Scratching is deeply rooted in cats' natural survival instincts. In the wild, cats use their claws to catch prey, defend themselves and escape from predators, so cats have an innate urge to keep their nails sharp.
The ASPCA is strongly opposed to declawing cats. Declawing, or onychectomy, is the amputation of the last digital bone, including the nail bed and claw, on each front toe. According to The New York Times, the measure is for people who think their furniture is more important than their cat, and it's the equivalent of severing a finger at the first knuckle.
When cats lose their ability to give a quick warning scratch, they will often resort to biting when they feel defenseless or otherwise in danger.

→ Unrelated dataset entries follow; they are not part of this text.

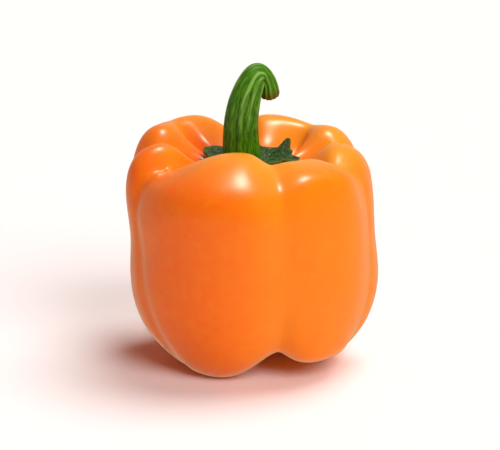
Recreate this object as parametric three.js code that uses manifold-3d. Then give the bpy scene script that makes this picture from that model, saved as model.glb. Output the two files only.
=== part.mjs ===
// A bell pepper, as picked: an orange fruit with four lobes, each parted again by a shallower
// furrow, a green calyx in the hollow at its top and a ribbed stem that hooks over at its end.
// Millimetres, +Z up. The origin is on the surface the fruit stands on, under the middle of its
// width and depth. Angles are degrees anticlockwise from +X round the hollow's axis, seen from
// above. The front of the fruit faces -Y.

import * as THREE from 'three';
import { mergeVertices } from 'three/addons/utils/BufferGeometryUtils.js';
import Module from 'manifold-3d';

const AXIS = { x: -0.31, y: 1.83 };   // where the middle of the hollow stands

// The lobes, going round. crest: radius and height of the top, and how far below it the shoulder
// turns down. wall: radii at WALL_HEIGHTS. foot: radius and height of the lowest place. lean: how
// far the lobe turns on its way from the wall to the foot.
const LOBES = [
  { angle: -172.3, lean: -0.9, crest: [29.5, 75.1, 4.6], wall: [42.4, 40.4, 41.5, 38.2], foot: [20, 1.4] },
  { angle: -99.8, lean: -24.2, crest: [23.5, 76.6, 8.9], wall: [45.5, 43.2, 42, 36.6], foot: [21, -0.15] },
  { angle: -51.4, lean: 11.3, crest: [27.1, 73.8, 0.8], wall: [43.8, 44.5, 43.1, 38.7], foot: [27, 5.4] },
  { angle: 0.2, lean: 0.3, crest: [27.7, 74.2, 5], wall: [40.2, 41.3, 42.9, 40.1], foot: [18.8, -0.15] },
  { angle: 35.8, lean: 0, crest: [30.9, 76.1, 8.4], wall: [43.3, 44, 43, 39], foot: [22, -0.15] },
  { angle: 78.6, lean: 0, crest: [30.9, 77.3, 9], wall: [41, 42, 41, 37], foot: [22, 1.5] },
  { angle: 126.8, lean: 0, crest: [35.5, 77.3, 8.6], wall: [42.1, 42, 41, 37], foot: [22, -0.15] },
  { angle: 156.2, lean: 0, crest: [32.3, 77.8, 8], wall: [43.9, 43.5, 44.2, 39.3], foot: [21, 1.5] },
];
const WALL_HEIGHTS = [58, 44, 29, 14];

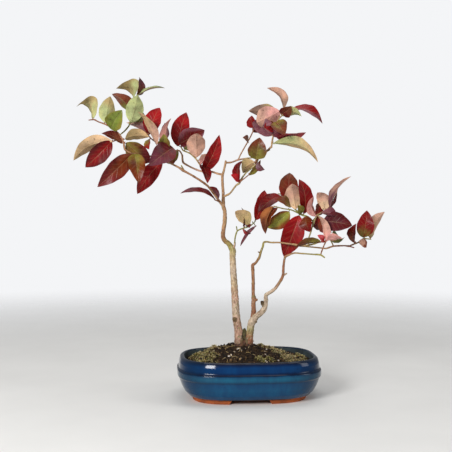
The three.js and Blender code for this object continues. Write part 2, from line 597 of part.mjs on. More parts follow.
// A leaf: a thin blade, folded a little along its midrib and waved at its edges, with its stalk in the twig.
function leaf(twigs, [a0, u0, a1, u1, deeper, width, face, roll, arch, peak = 0.5], index) {
  const [na, nu, depth] = nearestOnTwigs(twigs, a0, u0);
  const base = place(a0, u0, depth + BLADE.baseDepth * deeper);
  const tip = place(a1, u1, depth + deeper);
  const root = place(na, nu, depth);
  const along = tip.clone().sub(base);
  const direction = along.clone().normalize();
  const seen = FRONT.clone().addScaledVector(direction, -FRONT.dot(direction)).normalize()
    .applyAxisAngle(direction, THREE.MathUtils.degToRad(roll));
  const upper = seen.clone().multiplyScalar(face);
  const side = direction.clone().cross(upper);
  const skew = Math.log(0.5) / Math.log(peak);
  const centre = (t) => base.clone().addScaledVector(along, t)
    .addScaledVector(upper, arch * 4 * t ** skew * (1 - t ** skew));
  const fold = THREE.MathUtils.degToRad(BLADE.fold);
  const rows = BLADE.stations.map((t) => {
    const tangent = centre(t + 0.01).sub(centre(Math.max(0, t - 0.01))).normalize();
    const normal = side.clone().cross(tangent).normalize();
    const half = Math.max(BLADE.stalk / 2, (width / 2) * Math.sin(Math.PI * t ** BLADE.low) ** BLADE.full);
    return [t, normal.dot(upper) < 0 ? normal.negate() : normal, half];
  });
  // Both faces have the same grid of left edge, midrib and right edge, and the same diagonals.
  const points = [0.5, -0.5].flatMap((layer) => rows.flatMap(([t, normal, half]) => [-1, 0, 1].map((lane) => {
    const turn = 2 * Math.PI * (BLADE.ripples * t + 0.31 * index + 0.2 * lane);
    const ripple = Math.abs(lane) * half * BLADE.ripple * Math.sin(turn);
    return centre(t)
      .addScaledVector(side, lane * half * Math.cos(fold))
      .addScaledVector(normal, Math.abs(lane) * half * Math.sin(fold) + ripple + layer * BLADE.thickness);
  })));
  const under = rows.length * 3;
  const triangles = [];
  for (let a = 0; a + 3 < under; a += 3) {
    const left = [[a, a + 1, a + 4], [a, a + 4, a + 3]];
    const right = [[a + 1, a + 2, a + 4], [a + 2, a + 5, a + 4]];
    for (const [p, q, r] of [...left, ...right]) triangles.push([p, q, r], [p + under, r + under, q + under]);
    triangles.push([a + 3, a + under, a], [a + 3, a + 3 + under, a + under]);
    triangles.push([a + 2, a + 2 + under, a + 5], [a + 5, a + 2 + under, a + 5 + under]);
  }
  // The stalk ends in a point inside the twig, and the blade in its tip.
  const last = under - 3;
  const rootEnd = points.push(root) - 1;
  const tipEnd = points.push(tip) - 1;
  const mouth = [0, 1, 2, 2 + under, 1 + under, under];
  mouth.forEach((p, i) => {
    const q = mouth[(i + 1) % mouth.length];
    triangles.push([q, p, rootEnd], [p + last, q + last, tipEnd]);
  });
  return solid(indexed(points, triangles));
}

function largest(body) {
  return body.decompose().sort((a, b) => b.volume() - a.volume())[0];
}

function makeWood(grow) {
  const limbs = Object.values(WOOD).map(([sides, ...readings]) => limb(readings, sides, grow));
  return wasm.Manifold.union([...limbs, makeCrown()]);
}

const wood = makeWood(0);
const woodRoom = makeWood(CLEARANCE);

// A shoot's twigs and leaves in one, cut back clear of the wood or the shoot that it grows from.
function makeShoot({ twigs, leaves, seat }) {
  const parts = twigs.map((readings) => limb(readings, TWIG_SIDES));
  leaves.forEach((readings, index) => parts.push(leaf(twigs, readings, index)));
  const seats = seat ? SHOOTS[seat].twigs.map((readings) => limb(readings, TWIG_SIDES, CLEARANCE)) : [];
  return largest(wasm.Manifold.union(parts).subtract(wasm.Manifold.union([woodRoom, ...seats])));
}

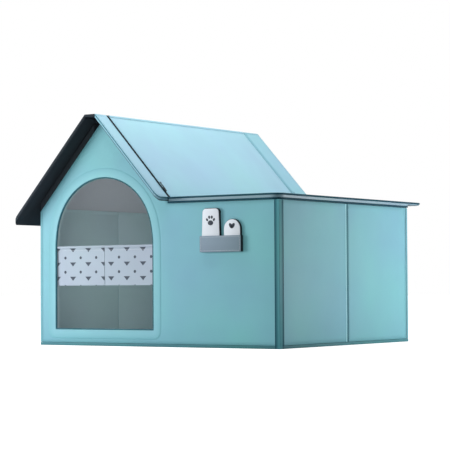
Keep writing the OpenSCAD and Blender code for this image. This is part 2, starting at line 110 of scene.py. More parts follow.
# %% Lamps
LAMPS = {  # place, size, power, what it looks at
    "beside_doorway": ((-1.0, -1.0, 0.35), 0.5, 13.5, (-0.31, -0.27, 0.2)),
    "behind_right_wall": ((1.0, 0.55, 0.25), 0.5, 7.8, (0.31, 0.2, 0.15)),
    "above_ridge": ((-0.2, -0.2, 1.4), 1.0, 18.5, (-0.2, -0.1, 0.4)),
    "low_in_front": ((0.1, -1.4, 0.25), 0.5, 3.5, (0.0, -0.26, 0.15)),
    "in_the_room": ((0.12, -0.14, 0.22), 0.16, 0.62, (-0.3, 0.2, 0.2)),
}
for name, (place, size, power, aim) in LAMPS.items():
    bpy.ops.object.light_add(type="AREA", location=place)
    lamp = bpy.context.object
    lamp.name = name
    lamp.data.size = size
    lamp.data.energy = power
    lamp.visible_camera = False
    lamp.rotation_mode = "QUATERNION"
    lamp.rotation_quaternion = (Vector(aim) - Vector(place)).to_track_quat("-Z", "Y")
print("lamps:", len(LAMPS))

# %% [markdown]
# ## Helpers for modelling
# An operator acts on all that is selected, so each helper first deselects everything and then picks
# its faces or edges by place or direction. `soft_copy` starts a cloth piece from a panel of the frame:
# the copy is merged, and its flat faces become whole again, ready to be rounded and swelled. The front
# and rear covers are two nodes each in the frame, and become one cloth here.

# %% Select, edit and modify
def only(piece):
    """Select this piece alone and make it the active one."""
    for other in bpy.context.selected_objects:
        other.select_set(False)
    piece.select_set(True)
    bpy.context.view_layer.objects.active = piece
    return piece


def leave():
    """Leave edit mode."""
    bpy.ops.object.mode_set(mode="OBJECT")


def choose(piece, kind, test):
    """Open the piece in edit mode, with the parts of one kind chosen for which test(part) holds."""
    only(piece)
    bpy.ops.object.mode_set(mode="EDIT")
    bpy.ops.mesh.select_mode(type=kind)
    bpy.ops.mesh.select_all(action="DESELECT")
    leave()
    mesh = piece.data
    parts = {"VERT": mesh.vertices, "EDGE": mesh.edges, "FACE": mesh.polygons}[kind]
    for part in parts:
        part.select = bool(test(part))
    bpy.ops.object.mode_set(mode="EDIT")


def whole(piece, kind="FACE"):
    """Open the piece in edit mode, with all of its faces or edges chosen."""
    choose(piece, kind, lambda part: True)


def drop(piece, test):
    """Delete the faces for which test(face) holds."""
    choose(piece, "FACE", test)
    bpy.ops.mesh.delete(type="FACE")
    leave()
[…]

Digging in litter or any other substance is painful, so declawed cats avoid scratching in their litter and may begin eliminating around the house instead.
Make tempting scratching surfaces less appealing to your cats by placing some aluminum foil or double-sided tape on scratch-prone surfaces, as cats tend to dislike the textures. You can also try a mild citrus spray on enticing surfaces.
Put a scratching pad in a high-traffic area of your house. Try a horizontal and vertical scratching pad to see which your cats prefer. You can cajole your cats to use the scratching pad by rubbing or spraying it with catnip.
You need to train your cats where and where not to scratch. Buoy them up by periodically sprinkling catnip on their scratching pad.
Trimming your cats' nails every couple of weeks helps prevent destructive clawing. Gently squeeze their paw to extend the claws. Use nail trimmers designed for cats and carefully trim the tip of the nail horizontally to the ground. If your cats don't tolerate it well, ask your vet to show you a few nail trimming tricks to help make the process easier.